Gazetelerde yer alan "Çalışan annelere 650 TL destek" haber başlığını görünce sanırsınız ki çalışan tüm annelere bu destek verilecek. Haberin içeriğine bakınca "Ankara, Antalya, Bursa, Elazığ, İstanbul, İzmir ve Malatya illerini kapsayan sigortalı çalışan, çocuğu 0-60 ay arasında olan ve çocuğunu bakanlığa bağlı kreş, anaokulu veya gündüz bakımevine gönderen annelere 24 ay boyunca 650 liralık maddi destek verileceği" anlaşılmaktadır. "Kurumsal Çocuk Bakım Hizmetleri Yoluyla Kadın İstihdamının Desteklenmesi Projesi" gereğince mali destekten yararlanmaya hak kazanan 13 bin anneye de tek seferlik kırtasiye yardımı yapılacakmış. SGK tarafından uygulanacak bu projenin maliyetinin 169 milyon lirayı bulacağını açıklamış Aile, Çalışma ve Sosyal Hizmetler Bakanı Sayın Selçuk.

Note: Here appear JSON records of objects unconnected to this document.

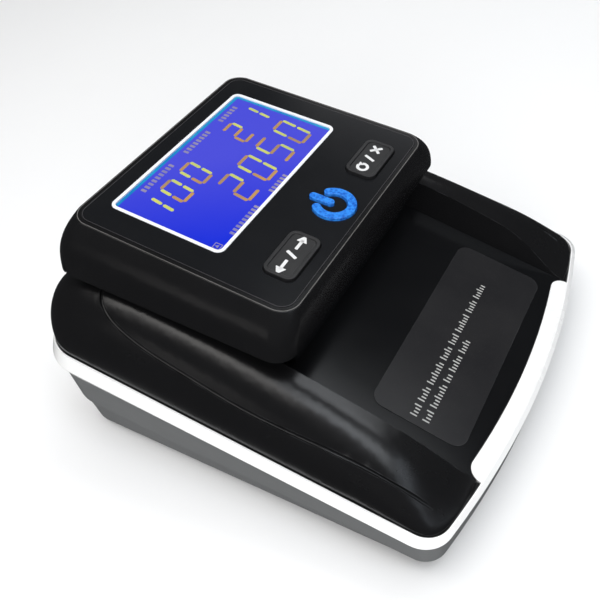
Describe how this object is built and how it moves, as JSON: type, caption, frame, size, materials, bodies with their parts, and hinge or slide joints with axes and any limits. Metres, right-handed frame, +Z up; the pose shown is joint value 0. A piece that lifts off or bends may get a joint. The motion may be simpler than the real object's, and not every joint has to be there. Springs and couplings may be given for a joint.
{
  "type": "banknote counting machine",
  "caption": "Compact banknote counter: sloping feed tray between two shoulders, tilted display head with keys over the note path, white trim band on a grey base.",
  "frame": {"origin": "middle of the footprint, on the surface that the feet stand on", "axes": "+X to the operator's right, +Y to the rear where the notes leave, +Z up"},
  "size_m": [0.134, 0.1464, 0.0787],
  "materials": {
    "case_grey": "fine moulded texture",
    "trim_white": "gloss",
    "shell_black": "satin gloss",
    "tray_black": "matt",
    "label_grey": "satin film",
    "face_black": "fine grained film",
    "lcd_white": "satin",
    "lcd_blue": "backlit",
    "light_box": "satin",
    "icon_blue": "translucent",
    "key_rubber": "matt",
    "roller_rubber": "matt",
    "belt_rubber": "matt",
    "foot_rubber": "matt",
    "smoked_window": "gloss",
    "circuit_green": "solder mask",
    "chip_black": "matt",
    "pulley_plastic": "satin",
    "frame_steel": "zinc plated",
    "shaft_steel": "ground",
    "motor_steel": "plated",
    "screw_steel": "blackened",
    "bush_brass": "turned"
  },
  "bodies": {
    "base": {"lower_case": "case_grey", "trim_band": "trim_white", "upper_case": "shell_black", "feed_tray": "tray_black", "tray_label": "label_grey", "sensor_window_lower": "smoked_window", "sensor_board_lower": "circuit_green", "side_frame_left": "frame_steel", "side_frame_right": "frame_steel", "frame_tie_rods": "shaft_steel", "shaft_bushes": "bush_brass", "drive_motor": "motor_steel", "main_board": "circuit_green", "board_standoffs": "bush_brass", "board_parts": "chip_black", "buzzer": "chip_black", "dc_jack": "chip_black", "encoder_sensor": "chip_black", "feet": "foot_rubber", "case_screws": "screw_steel", "carry_belt": "belt_rubber", "motor_belt": "belt_rubber"},
    "feed_drive": {"feed_shaft": "shaft_steel", "feed_rollers": "roller_rubber", "feed_pulley": "pulley_plastic", "encoder_disc": "pulley_plastic"},
    "carry_drive": {"carry_shaft": "shaft_steel", "carry_rollers": "roller_rubber", "carry_pulley": "pulley_plastic"},
    "motor_rotor": {"motor_shaft": "shaft_steel", "motor_pulley": "bush_brass"},
    "head": {"head_shell": "shell_black", "face_plate": "face_black", "lcd_bezel": "lcd_white", "lcd_panel": "lcd_blue", "lcd_backlight": "light_box", "display_board": "circuit_green", "tact_switches": "chip_black", "head_base": "tray_black", "hinge_pins": "shaft_steel", "magnetic_sensor": "frame_steel", "sensor_window_upper": "smoked_window", "pinch_springs": "shaft_steel", "head_screws": "screw_steel"},
    "mode_key": {"mode_button": "key_rubber"},
    "clear_key": {"clear_button": "key_rubber"},
    "power_key": {"power_button": "icon_blue"},
    "feed_pinch": {"feed_pinch_axle": "shaft_steel", "feed_pinch_rollers": "roller_rubber"},
    "carry_pinch": {"carry_pinch_axle": "shaft_steel", "carry_pinch_rollers": "roller_rubber"}
  },
  "joints": [
    {"name": "head_hinge", "type": "hinge", "parent": "base", "child": "head", "pos_m": [0, 0.0545, 0.0652], "axis": [-1, 0, 0], "range_deg": [0, 40]},
    {"name": "mode_press", "type": "slide", "parent": "head", "child": "mode_key", "axis": [0, 0.1908, -0.9816], "range_m": [0, 0.0008], "stiffness_N_per_m": 400},
    {"name": "clear_press", "type": "slide", "parent": "head", "child": "clear_key", "axis": [0, 0.1908, -0.9816], "range_m": [0, 0.0008], "stiffness_N_per_m": 400},
    {"name": "power_press", "type": "slide", "parent": "head", "child": "power_key", "axis": [0, 0.1908, -0.9816], "range_m": [0, 0.0008], "stiffness_N_per_m": 400},
    {"name": "feed_spin", "type": "hinge", "parent": "base", "child": "feed_drive", "pos_m": [0, 0.00136, 0.03161], "axis": [-1, 0, 0], "continuous": true},
    {"name": "carry_spin", "type": "hinge", "parent": "base", "child": "carry_drive", "pos_m": [0, 0.03755, 0.04318], "axis": [-1, 0, 0], "continuous": true},
    {"name": "motor_spin", "type": "hinge", "parent": "base", "child": "motor_rotor", "pos_m": [0, 0.024, 0.018], "axis": [-1, 0, 0], "continuous": true},
    {"name": "feed_pinch_spin", "type": "hinge", "parent": "head", "child": "feed_pinch", "pos_m": [0, -0.003, 0.04523], "axis": [-1, 0, 0], "continuous": true},
    {"name": "carry_pinch_spin", "type": "hinge", "parent": "head", "child": "carry_pinch", "pos_m": [0, 0.0332, 0.0568], "axis": [-1, 0, 0], "continuous": true}
  ],
  "couplings": [
    {"joint": "carry_spin", "follows": "feed_spin", "ratio": 1},
    {"joint": "motor_spin", "follows": "feed_spin", "ratio": 1.475},
    {"joint": "feed_pinch_spin", "follows": "feed_spin", "ratio": -1.8},
    {"joint": "carry_pinch_spin", "follows": "feed_spin", "ratio": -1.8}
  ]
}
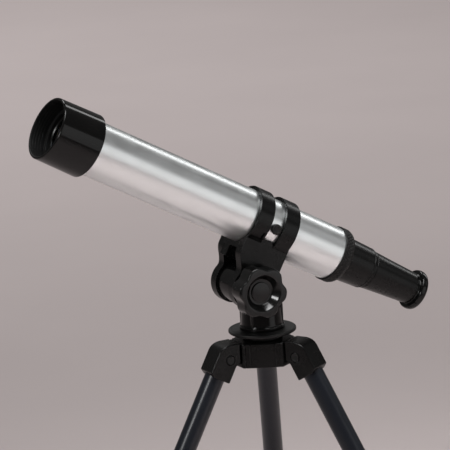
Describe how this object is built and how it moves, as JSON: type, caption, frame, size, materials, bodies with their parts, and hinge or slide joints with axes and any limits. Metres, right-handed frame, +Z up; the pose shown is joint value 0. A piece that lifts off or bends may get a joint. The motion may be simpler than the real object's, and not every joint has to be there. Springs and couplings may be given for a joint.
{
  "type": "telescope on tripod",
  "caption": "Small refracting telescope with a silver tube, dark hood and eyepiece, held in a two-ring saddle that tilts and pans on a folding table tripod.",
  "frame": {"origin": "on the floor, under the centre of the bounding box", "axes": "+Z up, the objective points towards -X and up, the tilt axis lies along Y with the tilt knob on -Y"},
  "size_m": [0.2942, 0.2722, 0.413],
  "materials": {
    "silver_tube": "fine lengthwise brushed, clear anodised",
    "gloss_black": "polished",
    "satin_black": "satin moulded",
    "matt_black": "fine textured",
    "leg_blue_black": "smooth gloss enamel",
    "lens_glass": "coated",
    "plated_steel": "satin plated",
    "foot_rubber": "matt"
  },
  "bodies": {
    "tripod": {"crown": "satin_black", "pan_screw": "plated_steel", "friction_washer": "matt_black"},
    "head": {"swivel_disc": "satin_black", "yoke": "gloss_black"},
    "tube": {"main_tube": "silver_tube", "objective_hood": "gloss_black", "objective_lens": "lens_glass", "lens_retaining_ring": "satin_black", "light_baffle": "matt_black", "tube_end_collar": "matt_black", "saddle": "satin_black", "tube_stop_button": "matt_black", "pivot_bolt": "plated_steel", "bolt_washer": "plated_steel"},
    "eyepiece": {"focus_barrel": "satin_black", "eyepiece_barrel": "satin_black", "eye_flange": "gloss_black", "field_lens": "lens_glass", "field_stop": "matt_black", "eye_lens": "lens_glass"},
    "knob": {"tilt_knob": "satin_black", "knob_cap": "satin_black"},
    "leg_1": {"leg_cap_1": "satin_black", "leg_pin_1": "matt_black", "leg_tube_1": "leg_blue_black", "leg_foot_1": "foot_rubber"},
    "leg_2": {"leg_cap_2": "satin_black", "leg_pin_2": "matt_black", "leg_tube_2": "leg_blue_black", "leg_foot_2": "foot_rubber"},
    "leg_3": {"leg_cap_3": "satin_black", "leg_pin_3": "matt_black", "leg_tube_3": "leg_blue_black", "leg_foot_3": "foot_rubber"}
  },
  "joints": [
    {"name": "pan_swivel", "type": "hinge", "parent": "tripod", "child": "head", "pos_m": [0.01554, -0.00155, 0.2295], "axis": [0, 0, 1], "continuous": true},
    {"name": "tilt", "type": "hinge", "parent": "head", "child": "tube", "pos_m": [0.00104, -0.00155, 0.26448], "axis": [0, 1, 0], "range_deg": [-68, 30]},
    {"name": "knob_spin", "type": "hinge", "parent": "tube", "child": "knob", "pos_m": [0.00104, -0.02955, 0.26448], "axis": [0, 1, 0], "continuous": true},
    {"name": "focus_slide", "type": "slide", "parent": "tube", "child": "eyepiece", "axis": [0.8686, 0, -0.4955], "range_m": [-0.014, 0.018]},
    {"name": "leg_fold_1", "type": "hinge", "parent": "tripod", "child": "leg_1", "pos_m": [-0.01505, -0.00219, 0.21398], "axis": [0.0209, -0.9998, 0], "range_deg": [0, 29]},
    {"name": "leg_fold_2", "type": "hinge", "parent": "tripod", "child": "leg_2", "pos_m": [0.0314, -0.02772, 0.21398], "axis": [0.8554, 0.518, 0], "range_deg": [0, 29]},
    {"name": "leg_fold_3", "type": "hinge", "parent": "tripod", "child": "leg_3", "pos_m": [0.03029, 0.02527, 0.21398], "axis": [-0.8763, 0.4818, 0], "range_deg": [0, 29]}
  ]
}
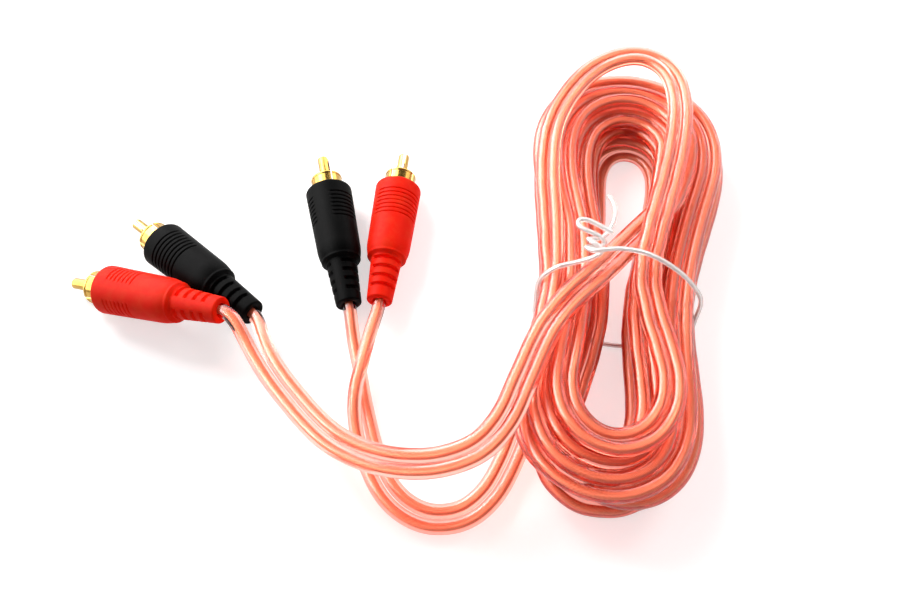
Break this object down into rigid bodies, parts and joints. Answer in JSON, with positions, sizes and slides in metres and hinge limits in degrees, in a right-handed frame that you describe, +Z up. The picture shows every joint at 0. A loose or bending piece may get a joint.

Ne diyelim? Öncelikle hayırlı olsun demek düşer bize. Babaanneye verilen toruna bakma maaşından sonra Sayın Bakan, aileyi koruma ve kadınları istihdama yöneltme projesini bir adım daha ileriye taşımış oldu.
Merak ettiğim, niçin sadece yedi ili kapsıyor bu proje? Seçilen illerde nüfus azalması var da verilecek 650 liralık destekle buralardaki çocuk nüfusu artırılmaya mı çalışıyor? Madem kadının çalışmasına destek verilecek, niçin 81 vilayet yok bu işin içerisinde? Sonra kim 650 lira için çocuk düşünür? Ayrıca niçin çalışan işçi kadın? Memurları niçin kapsamıyor bu proje? Onların ki çalışma sayılmıyor mu?
Bakandır, bakar; nereye, nasıl ihtiyaç vardır, tespitini yapar ve bir projeyle oralara destek verir. Sonra bize ne; nereye, kime ne kadar verileceği? Haklısınız, gözümüz yok. İstediği yere, istediği kadar versin. Bizi asla alakadar etmez ama izin verirseniz züğürt misali ağzımı yoracağım.
Öncelikle bu proje, Sayın Bakan'a ait bir proje mi yoksa AB delegasyonun dayattığı bir proje midir? Üzerime vazife değil ama mademki çalışanlar teşvik edilip desteklenecek. Ben olsam şu kişilere daha öncelik verirdim:
*Yüzde 14'lere ulaşan işsizlere kaydırırdım bu 650 lirayı. Çünkü çalışan anne ve babanın evine az veya çok bir, belki de iki maaş girerken işsiz insan tek maaştan mahrum.
*Çalışan anne veya babanın aldığı çocuk veya çalışmayan kadın için verilen sembolik eş yardımını sembolik olmaktan kurtarıp artırma yoluna giderdim.
*Bu parayı asgari ücretle çalışan işçilere yansıtır, maaşlarına ilave zam verdirme/verme yoluna giderdim.
*Aynı yıl kamu işçilerine ayrı, memurlara ayrı zam oranı vermez. Her ikisine de dengeli bir zam oranı yansıtarak işçi-memur arasında ayrım yapmaz ve konuyu Kamu Hakem Kuruluna taşımazdım.
*Küçük bir kesimin sempatisini kazanma yerine, bu parayı daha geniş kesimlere yayarak daha fazla kişinin sempatisini kazanma ve hayır duasını alma yoluna giderdim.
Anladığım kadarıyla Sayın Bakan, zam görüşmesindeki uzlaşmaz ve tavizsiz tavrını daha fazla kesimin sempatisini kazanmama yolunda da devam ettiriyor. Bu konuda istikrar abidesi dense yeridir. Gördüğünüz gibi bakanın daha geniş kesimler tarafından sempati kazanması derdi de bana düştü.